═══ EXERCISE MATERIAL ═══
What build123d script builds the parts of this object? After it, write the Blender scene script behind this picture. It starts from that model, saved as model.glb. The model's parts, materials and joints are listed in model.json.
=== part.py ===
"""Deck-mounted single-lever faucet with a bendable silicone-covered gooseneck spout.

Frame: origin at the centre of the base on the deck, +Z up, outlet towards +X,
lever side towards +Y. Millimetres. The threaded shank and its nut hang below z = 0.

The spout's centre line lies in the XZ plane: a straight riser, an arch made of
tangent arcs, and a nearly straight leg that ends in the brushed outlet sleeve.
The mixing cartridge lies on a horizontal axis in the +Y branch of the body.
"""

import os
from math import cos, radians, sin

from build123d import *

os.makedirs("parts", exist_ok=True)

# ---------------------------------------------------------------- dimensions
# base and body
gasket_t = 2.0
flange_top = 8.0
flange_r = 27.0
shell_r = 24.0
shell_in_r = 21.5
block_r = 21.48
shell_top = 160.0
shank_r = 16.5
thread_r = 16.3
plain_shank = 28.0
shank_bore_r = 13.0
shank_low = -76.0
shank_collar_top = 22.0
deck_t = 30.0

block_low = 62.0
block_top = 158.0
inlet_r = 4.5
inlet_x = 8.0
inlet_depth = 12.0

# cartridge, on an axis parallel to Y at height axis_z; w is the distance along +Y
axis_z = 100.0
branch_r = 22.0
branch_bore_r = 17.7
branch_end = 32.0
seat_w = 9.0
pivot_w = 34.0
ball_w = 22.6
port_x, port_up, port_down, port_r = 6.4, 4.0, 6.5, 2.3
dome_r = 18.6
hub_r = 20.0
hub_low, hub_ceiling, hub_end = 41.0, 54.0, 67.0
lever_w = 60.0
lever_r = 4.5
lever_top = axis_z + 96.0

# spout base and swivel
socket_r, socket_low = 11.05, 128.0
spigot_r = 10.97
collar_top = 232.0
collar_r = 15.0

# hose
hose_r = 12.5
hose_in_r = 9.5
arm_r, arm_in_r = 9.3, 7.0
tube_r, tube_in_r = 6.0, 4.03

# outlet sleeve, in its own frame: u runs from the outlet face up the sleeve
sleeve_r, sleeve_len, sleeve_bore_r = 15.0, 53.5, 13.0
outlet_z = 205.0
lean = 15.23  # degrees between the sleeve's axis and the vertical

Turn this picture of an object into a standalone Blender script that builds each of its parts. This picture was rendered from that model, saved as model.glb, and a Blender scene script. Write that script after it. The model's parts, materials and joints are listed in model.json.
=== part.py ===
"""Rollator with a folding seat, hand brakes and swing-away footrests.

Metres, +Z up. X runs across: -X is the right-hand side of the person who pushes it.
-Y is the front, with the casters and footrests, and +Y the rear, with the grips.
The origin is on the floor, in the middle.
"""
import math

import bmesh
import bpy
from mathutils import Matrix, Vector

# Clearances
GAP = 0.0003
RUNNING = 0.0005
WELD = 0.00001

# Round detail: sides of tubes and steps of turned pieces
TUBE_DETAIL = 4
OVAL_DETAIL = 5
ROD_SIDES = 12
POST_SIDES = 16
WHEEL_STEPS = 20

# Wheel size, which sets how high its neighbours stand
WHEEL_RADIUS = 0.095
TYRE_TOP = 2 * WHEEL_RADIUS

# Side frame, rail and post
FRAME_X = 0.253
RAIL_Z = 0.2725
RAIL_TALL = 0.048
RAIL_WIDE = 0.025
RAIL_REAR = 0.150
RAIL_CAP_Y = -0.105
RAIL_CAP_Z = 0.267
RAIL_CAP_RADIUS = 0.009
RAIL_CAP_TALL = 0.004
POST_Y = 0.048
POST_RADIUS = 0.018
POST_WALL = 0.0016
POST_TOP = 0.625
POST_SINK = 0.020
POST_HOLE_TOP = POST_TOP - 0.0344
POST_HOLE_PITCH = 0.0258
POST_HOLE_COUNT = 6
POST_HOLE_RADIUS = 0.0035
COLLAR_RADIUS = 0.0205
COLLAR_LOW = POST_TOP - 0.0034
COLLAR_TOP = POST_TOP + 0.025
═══
Search the lines above for the string "model" and copy each line that has it.

What build123d script builds the parts of this object? After it, write the Blender scene script behind this picture. It starts from that model, saved as model.glb. The model's parts, materials and joints are listed in model.json.
Turn this picture of an object into a standalone Blender script that builds each of its parts. This picture was rendered from that model, saved as model.glb, and a Blender scene script. Write that script after it. The model's parts, materials and joints are listed in model.json.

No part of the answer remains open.